Bricks and mortar is not working anymore. Covid and the now distressed real estate market is proof of dismantling of the ‘bricks and mortar’ system.
Dismantling of front office staff for making appts, and the deal secretary for every small single office Brokerage. The cost outweighs the benefits – costs that are not unrecoverable to maintain a profitable Brokerage. Only Brokerages with multiple Branches can justify having this kind of staff as the pool everything into one call centre or deal processing office.
Claims by Franchisors and regurgitated by their Franchisees as being the biggest or the best or the only choice are all misleading. RECO should surely look into such advertising that creates an uneven representation for the Real Estate public.
The idea of newcomer Brokerages with a pyramid scheme where agents benefits of other Agents where there is this ‘ancillary income for recruiting agents’ is ludicrous. There is no experience, education, or training supplied except some online stuff which anyone can get from anywhere for free.
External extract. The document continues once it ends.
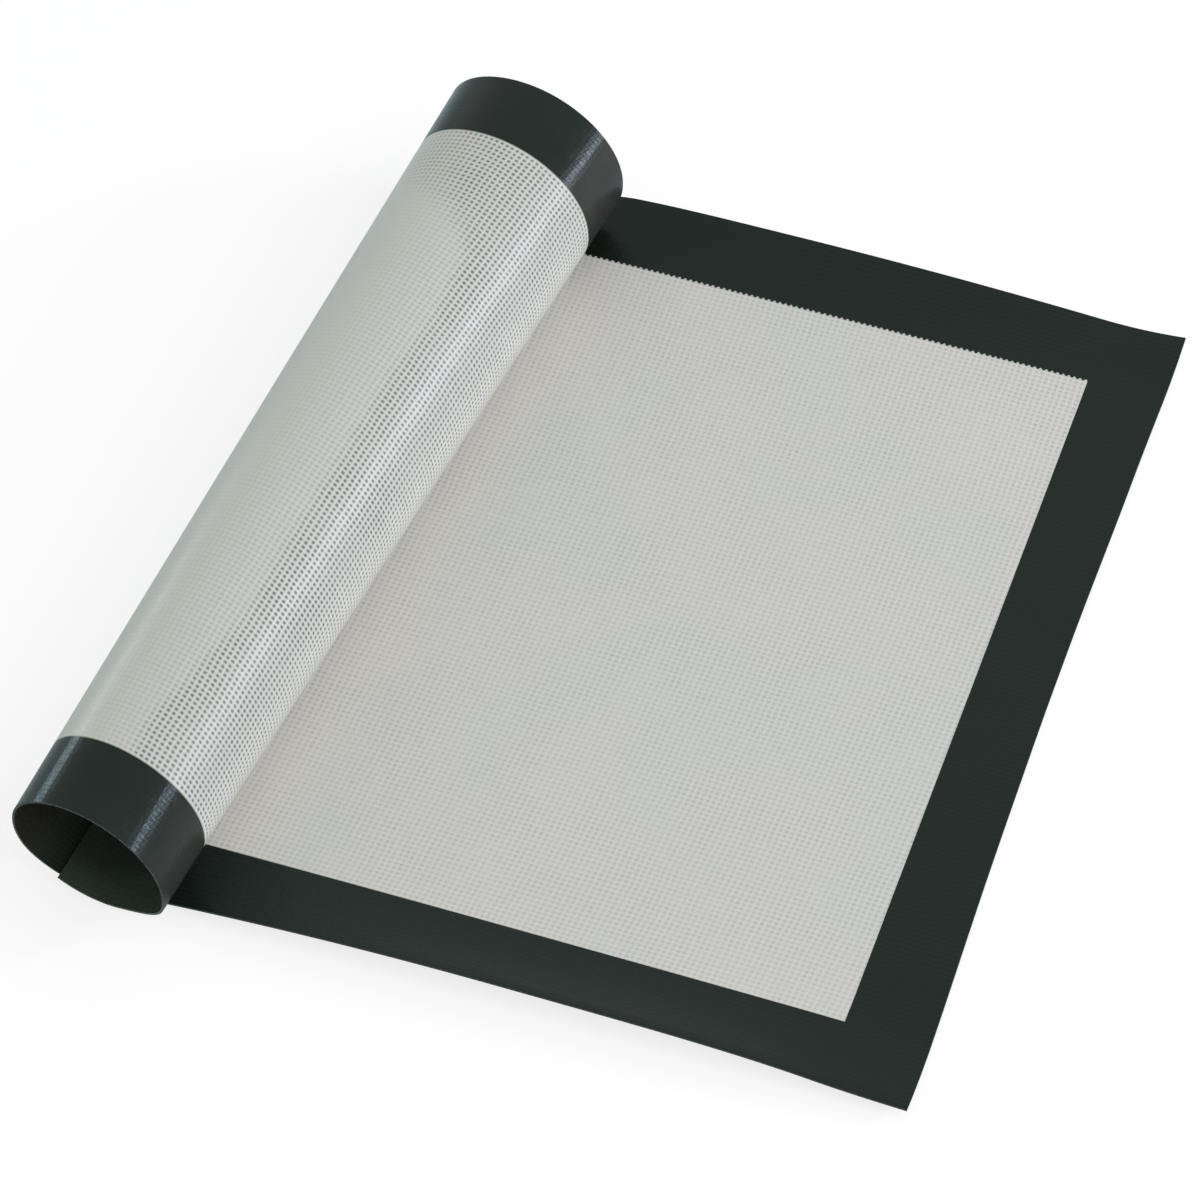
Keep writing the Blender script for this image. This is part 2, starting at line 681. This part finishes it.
def dark_silicone(name, is_top, relief, roughness, specular):
    """Dark silicone over the weave, with the pale silicone's teeth along its far inner edge."""
    shader = Shader(name)
    if is_top:
        base = top_dark(shader)
        groove_share = shader.ramp(shader.turned, *GROOVES_FADE, 0.8, 0.1)
        height = shader.crowns
    else:
        base = back_dark(shader)
        groove_share = 0.12
        height = shader.times(shader.crowns, shader.ramp(shader.turned, *RELIEF_FADES, 1.0, 0.3))
    grooves = shader.times(shader.ramp(shader.uneven_across, *DARK_GROOVE), groove_share)
    colour = shader.mix(grooves, base, DARK_DEEP)
    past_edge = shader.calc("ABSOLUTE", shader.calc("SUBTRACT", shader.across, FAR_WINDOW_EDGE / MM))
    last = RIGHT_WINDOW_EDGE / MM
    in_length = shader.ramp(shader.along, last - LAST_TOOTH_SOFTNESS, last, 1.0, 0.0)
    on_flat = shader.ramp(shader.turned, *TEETH_END, 1.0, 0.0)
    tooth = shader.calc("SUBTRACT", shader.times(shader.warp_crown, TOOTH_LENGTH), past_edge)
    toothed = shader.times(shader.ramp(tooth, 0.0, TOOTH_SOFTNESS), in_length, on_flat)
    colour = shader.mix(toothed, colour, TOOTH)
    shader.put(shader.surface.inputs["Base Color"], colour)
    uneven = shader.blotches((0.4, 0.4), roughness, roughness + 0.07)
    shader.put(shader.surface.inputs["Roughness"], uneven)
    shader.surface.inputs["IOR"].default_value = SILICONE_IOR
    shader.surface.inputs["Specular IOR Level"].default_value = specular
    shader.surface.inputs["Specular Tint"].default_value = REFLECTION_TINT
    shader.bump(height, distance=relief, strength=0.6)
    return shader.material


def mesh_material():
    """The woven mesh, which the silicone has soaked: pale in the window and dark in the border."""
    shader = Shader("glass_mesh")
    dark = shader.mix(shader.warp_crown, MESH_DARK, MESH_CROWN)
    in_window = shader.ramp(window_edge_distance(shader), 0.0, MESH_SOFTNESS)
    colour = shader.mix(in_window, dark, YARN_COOL)
    shader.put(shader.surface.inputs["Base Color"], colour)
    shader.surface.inputs["Roughness"].default_value = 0.6
    shader.bump(shader.warp_crown, distance=0.03 * MM, strength=0.5)
    return shader.material


top_window = pale_silicone(
    "pale_silicone_top", top_base, top_faint_share, top_dark_share, roughness=0.34
)
back_window = pale_silicone(
    "pale_silicone_back", back_base, back_faint_share, back_dark_share, roughness=0.28
)
top_border = dark_silicone(
    "dark_silicone_top", is_top=True, relief=0.03 * MM, roughness=0.23, specular=0.24
)
back_border = dark_silicone(
    "dark_silicone_back", is_top=False, relief=0.035 * MM, roughness=0.19, specular=0.18
)
glass_mesh = mesh_material()

MESH_LAYERS = [(MESH_BOTTOM, MESH_TOP, glass_mesh)]
WINDOW_LAYERS = [(0, MESH_BOTTOM, back_window), (MESH_TOP, MAT_THICKNESS, top_window)]
BORDER_LAYERS = [(0, MESH_BOTTOM, back_border), (MESH_TOP, MAT_THICKNESS, top_border)]


# Grids of places on the unrolled sheet

def spread(edges, counts):
    """Values from the first edge to the last, with a count of equal steps between each two."""
    parts = [np.linspace(a, b, n, endpoint=False) for a, b, n in zip(edges, edges[1:], counts)]
    return np.concatenate(parts + [[edges[-1]]])


ROWS = spread(
    [NEAR_EDGE, NEAR_WINDOW_EDGE, FAR_WINDOW_EDGE, FAR_EDGE], [BORDER_ROWS, WINDOW_ROWS, BORDER_ROWS]
)


def straight_column(x):
    """A column of a grid, straight across the sheet at a place along it."""
    return np.full_like(ROWS, x)


def columns_between(lines, counts):
    """Columns of a grid between lines, each of these given by its places along the sheet for ROWS."""
    parts = [
        np.array([a + (b - a) * k / n for k in range(n)]) for a, b, n in zip(lines, lines[1:], counts)
    ]
    return np.concatenate(parts + [lines[-1][None]])


def upward(columns):
    """The same columns in rising order, so that the faces between them look out of the mat's top."""
    return columns if columns[0, 0] < columns[-1, 0] else columns[::-1]


def places_across(xs):
    """Places across the sheet of a grid's points."""
    return np.tile(ROWS, (len(xs), 1))


def window_cells(xs, ys):
    """Which cells of a grid lie in the pale window."""
    x = (xs[:-1, :-1] + xs[1:, :-1] + xs[1:, 1:] + xs[:-1, 1:]) / 4
    y = (ys[:-1, :-1] + ys[1:, :-1] + ys[1:, 1:] + ys[:-1, 1:]) / 4
    in_length = (x > LEFT_WINDOW_EDGE) & (x < RIGHT_WINDOW_EDGE)
    return in_length & (y > NEAR_WINDOW_EDGE) & (y < FAR_WINDOW_EDGE)


# Flat part

seam_x = contact_line_x(ROWS) + SEAM_FROM_CONTACT / math.cos(SKEW)
window_steps = round((FLAT_LENGTH - BORDER_WIDTH) / FLAT_STEP)
xs = upward(columns_between(
    [seam_x, straight_column(RIGHT_WINDOW_EDGE), straight_column(RIGHT_EDGE)],
    [window_steps, BORDER_ROWS],
))
ys = places_across(xs)
in_window = window_cells(xs, ys)
everywhere = np.ones_like(in_window)

flat_cloth = make_piece("flat_cloth", xs, ys, everywhere, MESH_LAYERS)
flat_window_top = make_piece("flat_window_top", xs, ys, in_window, WINDOW_LAYERS[1:])
flat_window_back = make_piece("flat_window_back", xs, ys, in_window, WINDOW_LAYERS[:1])
flat_edge_top = make_piece("flat_edge_top", xs, ys, ~in_window, BORDER_LAYERS[1:])
flat_edge_back = make_piece("flat_edge_back", xs, ys, ~in_window, BORDER_LAYERS[:1])
flat_pieces = [
    (flat_cloth, "flat_mesh", "glass_mesh"),
    (flat_window_top, "flat_top_coat", "pale_silicone"),
    (flat_window_back, "flat_back_coat", "pale_silicone"),
    (flat_edge_top, "flat_top_border", "dark_silicone"),
    (flat_edge_back, "flat_back_border", "dark_silicone"),
]
for piece, node, slot in flat_pieces:
    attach(piece, "flat")
    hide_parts(node)

# Rolled part, in stretches that each bend from the middle of one hinged strip to the middle of the next

free_edge_turn = float(turn_angle(np.array(SKEW)))
end_border_turn = float(turn_angle(np.array(SKEW - math.atan(BORDER_WIDTH / -APEX[1]))))
strip_count = WINDOW_STRIPS + END_STRIPS


def fold_turn(k):
    """Turning angle of fold number k, where fold 0 is the line of contact."""
    if k <= WINDOW_STRIPS:
        return end_border_turn * k / WINDOW_STRIPS
    return end_border_turn + (k - WINDOW_STRIPS) * (free_edge_turn - end_border_turn) / END_STRIPS


def middle_turn(k):
    """Turning angle of the middle of strip k."""
    return (fold_turn(k - 1) + fold_turn(k)) / 2


def turned_columns(start, end):
    """Columns of a grid at even turning angles from start to end."""
    steps = max(1, round((end - start) / TURN_STEP))
    return [generator_x(turned, ROWS) for turned in np.linspace(start, end, steps + 1)]


def add_flaps(xs, at_left, at_right):
    """The columns with a flap beyond an end, which lies inside the next stretch, and the columns' insets."""
    insets = np.zeros(len(xs))
    if at_left:
        xs, insets = np.concatenate([xs[:1] - FLAP, xs]), np.append(FLAP_INSET, insets)
    if at_right:
        xs, insets = np.concatenate([xs, xs[-1:] + FLAP]), np.append(insets, FLAP_INSET)
    return xs, insets


def stretch_columns(k):
    """Columns of the stretch's grid, with one along the window's left edge where it crosses that."""
    first = middle_turn(k) if k else 0.0
    last = middle_turn(k + 1) if k + 1 < strip_count else free_edge_turn
    columns = turned_columns(first, last)
    if k == 0:
        columns = [seam_x, (seam_x + columns[0]) / 2] + columns
    if columns[-1].min() < LEFT_WINDOW_EDGE < columns[0].max():
        before = [c for c in columns if c.min() > LEFT_WINDOW_EDGE]
        after = [c for c in columns if c.max() < LEFT_WINDOW_EDGE]
        columns = before + [straight_column(LEFT_WINDOW_EDGE)] + after
    return upward(np.array(columns))


for k in range(strip_count):
    xs, insets = add_flaps(stretch_columns(k), at_left=k + 1 < strip_count, at_right=k > 0)
    ys = places_across(xs)
    in_window = window_cells(xs, ys)
    everywhere = np.ones_like(in_window)
    number = f"{k:02d}"
    nodes = [n for n in (k, k + 1) if n]
    window_nodes = [f"roll_coats_{n:02d}" for n in nodes if n <= WINDOW_STRIPS]
    cloth = make_piece(f"roll_cloth_{number}", xs, ys, everywhere, MESH_LAYERS, insets)
    stretch = [(cloth, [f"roll_mesh_{n:02d}" for n in nodes], "glass_mesh")]
    if in_window.any():
        coats = make_piece(f"roll_window_{number}", xs, ys, in_window, WINDOW_LAYERS, insets)
        stretch.append((coats, window_nodes, "pale_silicone"))
    edges = make_piece(f"roll_edge_{number}", xs, ys, ~in_window, BORDER_LAYERS, insets)
    stretch.append((edges, [f"roll_border_{n:02d}" for n in nodes], "dark_silicone"))
    for piece, replaced, slot in stretch:
        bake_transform(piece)
        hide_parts(*replaced)

# Camera

back = Vector(
    (
        math.sin(CAMERA_AZIMUTH) * math.cos(CAMERA_ELEVATION),
        -math.cos(CAMERA_AZIMUTH) * math.cos(CAMERA_ELEVATION),
        math.sin(CAMERA_ELEVATION),
    )
)
level = Vector((0, 0, 1)).cross(back).normalized()
upright = back.cross(level)
right = level * math.cos(CAMERA_ROLL) + upright * math.sin(CAMERA_ROLL)
camera_data = bpy.data.cameras.new("camera")
camera_data.lens = LENS
camera_data.sensor_width = SENSOR_WIDTH
camera = bpy.data.objects.new("camera", camera_data)
camera.matrix_world = Matrix.Translation(CAMERA_TARGET + back * CAMERA_DISTANCE) @ Matrix(
    (right, back.cross(right), back)
).transposed().to_4x4()
bpy.context.scene.collection.objects.link(camera)
bpy.context.scene.camera = camera

# Floor, light and background

FLOOR_SIZE = 6.0
FLOOR_GLOW_SHARE = 0.78
FLOOR_BENEATH = 1.5 * MM
FLOOR_BOUNCE = (0.60, 0.72, 0.75, 1)
AMBIENT = 0.66
AMBIENT_COLOUR = (0.975, 1.0, 0.995, 1)
WHITE = (1, 1, 1, 1)


def make_floor():
    """A white floor that keeps the mat's faint shadow, and throws a little less light on the mat."""
    half = FLOOR_SIZE / 2
    mesh = bpy.data.meshes.new("floor")
    corners = [(-half, -half, 0), (half, -half, 0), (half, half, 0), (-half, half, 0)]
    mesh.from_pydata(corners, [], [(0, 1, 2, 3)])
    floor = bpy.data.objects.new("floor", mesh)
    floor.location.z = -FLOOR_BENEATH
    bpy.context.scene.collection.objects.link(floor)
    material = bpy.data.materials.new("floor")
    material.use_nodes = True
    tree = material.node_tree
    surface = tree.nodes["Principled BSDF"]
    surface.inputs["Roughness"].default_value = 0.9
    surface.inputs["Specular IOR Level"].default_value = 0.0
    glow = tree.nodes.new("ShaderNodeEmission")
    glow.inputs["Color"].default_value = WHITE
    path = tree.nodes.new("ShaderNodeLightPath")
    colour = tree.nodes.new("ShaderNodeMix")
    colour.data_type = "RGBA"
    colour.inputs["A"].default_value = FLOOR_BOUNCE
    colour.inputs["B"].default_value = WHITE
    tree.links.new(path.outputs["Is Camera Ray"], colour.inputs["Factor"])
    tree.links.new(colour.outputs["Result"], surface.inputs["Base Color"])
    share = tree.nodes.new("ShaderNodeMath")
    share.operation = "MULTIPLY"
    share.inputs[1].default_value = FLOOR_GLOW_SHARE
    mixed = tree.nodes.new("ShaderNodeMixShader")
    tree.links.new(path.outputs["Is Camera Ray"], share.inputs[0])
    tree.links.new(share.outputs[0], mixed.inputs["Fac"])
    tree.links.new(surface.outputs[0], mixed.inputs[1])
    tree.links.new(glow.outputs[0], mixed.inputs[2])
    tree.links.new(mixed.outputs[0], tree.nodes["Material Output"].inputs["Surface"])
    mesh.materials.append(material)


def make_world():
    """Even light from all round. The camera and reflections see plain white."""
    world = bpy.data.worlds.new("studio")
    bpy.context.scene.world = world
    world.use_nodes = True
    tree = world.node_tree
    ambient = tree.nodes["Background"]
    ambient.inputs["Color"].default_value = AMBIENT_COLOUR
    ambient.inputs["Strength"].default_value = AMBIENT
    shown = tree.nodes.new("ShaderNodeBackground")
    shown.inputs["Color"].default_value = WHITE
    path = tree.nodes.new("ShaderNodeLightPath")
    seen = path.outputs["Is Camera Ray"]
    for kind in ("Is Glossy Ray", "Is Transmission Ray"):
        either = tree.nodes.new("ShaderNodeMath")
        either.operation = "MAXIMUM"
        tree.links.new(seen, either.inputs[0])
        tree.links.new(path.outputs[kind], either.inputs[1])
        seen = either.outputs[0]
    mixed = tree.nodes.new("ShaderNodeMixShader")
    tree.links.new(seen, mixed.inputs["Fac"])
    tree.links.new(ambient.outputs[0], mixed.inputs[1])
    tree.links.new(shown.outputs[0], mixed.inputs[2])
    tree.links.new(mixed.outputs[0], tree.nodes["World Output"].inputs["Surface"])


def add_softbox(name, place, along, size, power, colour, target):
    """A rectangular lamp at a place, with its first side along a direction, that faces a target."""
    place = Vector(place)
    away = (place - Vector(target)).normalized()
    side = (Vector(along) - Vector(along).dot(away) * away).normalized()
    lamp = bpy.data.lights.new(name, "AREA")
    lamp.shape = "RECTANGLE"
    lamp.size, lamp.size_y = size
    lamp.energy = power
    lamp.color = colour
    made = bpy.data.objects.new(name, lamp)
    turned = Matrix((side, away.cross(side), away)).transposed().to_4x4()
    made.matrix_world = Matrix.Translation(place) @ turned
    bpy.context.scene.collection.objects.link(made)


make_floor()
make_world()
add_softbox(
    "key",
    place=(1.35, -0.44, 1.68),
    along=(0, 1, 0),
    size=(1.3, 1.3),
    power=18,
    colour=(1.0, 0.97, 0.94),
    target=(0, 0, 0),
)
add_softbox(
    "right_strip",
    place=(1.35, 0.62, 0.63),
    along=(0.04, 0.80, -0.60),
    size=(0.8, 0.1),
    power=14,
    colour=(0.86, 0.85, 1.0),
    target=(CONTACT_X, 0, 2 * ROLL_RADIUS),
)
add_softbox(
    "left_strip",
    place=(-0.896, 0.346, 0.09),
    along=(0, 1, 0),
    size=(0.16, 0.14),
    power=0.6,
    colour=(0.72, 0.9, 1.0),
    target=(CONTACT_X, NEAR_EDGE, 2 * ROLL_RADIUS),
)

bpy.context.scene.view_settings.view_transform = "Standard"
Is this the way it is to be? No really!
My point is we are in need of a major redress of how real estate brokerages start to work. This is a service business that needs to work in today’s cloud based environment.
Perhaps if enough of us get a study group started to explore into these possibilities we could have the most effective Franchise and largest network in the Country.
Thank you for your insight, Daljinder. Regarding hiring contractors who invoice the client/employer every two weeks, both the client and the contractor can encounter issues with the CRA. If the contractor is only working for one client, it may be considered an employer/employee relationship. While some corporations get around this by requiring the contractor to incorporate and invoice them, it remains a complex area with hefty penalties to both if not tackled properly.
Many claim they are “disrupting real estate,” but often these efforts fizzle out quickly. Numerous brokerages have come and gone, each with a slightly different idea.
You’re right; a shift needs to happen. Those who adapt to the changing landscape will survive, while others will fade away.